2. Regularization and Constraint Handling:

In scenarios involving regularization (like Ridge, Lasso), or where constraints are explicitly part of the model (as in constrained optimization), the ability to characterize and compute the null space becomes crucial. For example, in optimization problems where you want to minimize a loss function subject to certain linear constraints, understanding the null space of the constraint matrix can guide how perturbations affect the feasible solutions.

3. Solving Underdetermined Systems:

Often in machine learning, we deal with underdetermined systems where there are more features (variables) than observations. Such systems are typical in deep learning with a huge number of parameters. Techniques that involve understanding and exploiting the kernel of a matrix, like the "Minus-1 Trick", can help in finding solutions that not only fit the training data but also generalize well by encapsulating the essential structure of the data.

💡# IDEA | Reference(Inverse matrices, column space and null space)

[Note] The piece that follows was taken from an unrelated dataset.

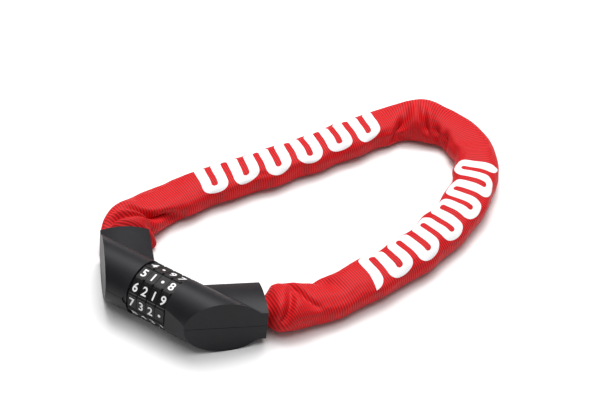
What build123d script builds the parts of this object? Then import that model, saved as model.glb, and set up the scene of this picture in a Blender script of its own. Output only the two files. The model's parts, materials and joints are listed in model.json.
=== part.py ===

💡 In linear regression, Ax=v, x is the weights that try to fall exactly on the b vector. A is the data that transforms the x to v. that x we obtain works as a model. 💡 Inverse: Transforming the vector v by A_inverse to obtain x.

RANK

Definition of Rank:

In the context of linear algebra, the rank of a matrix is defined as the maximum number of linearly independent column vectors in the matrix, which is the same as the maximum number of linearly independent row vectors in the matrix. Rank gives us a measure of the dimensionality of the vector space spanned by its rows or columns.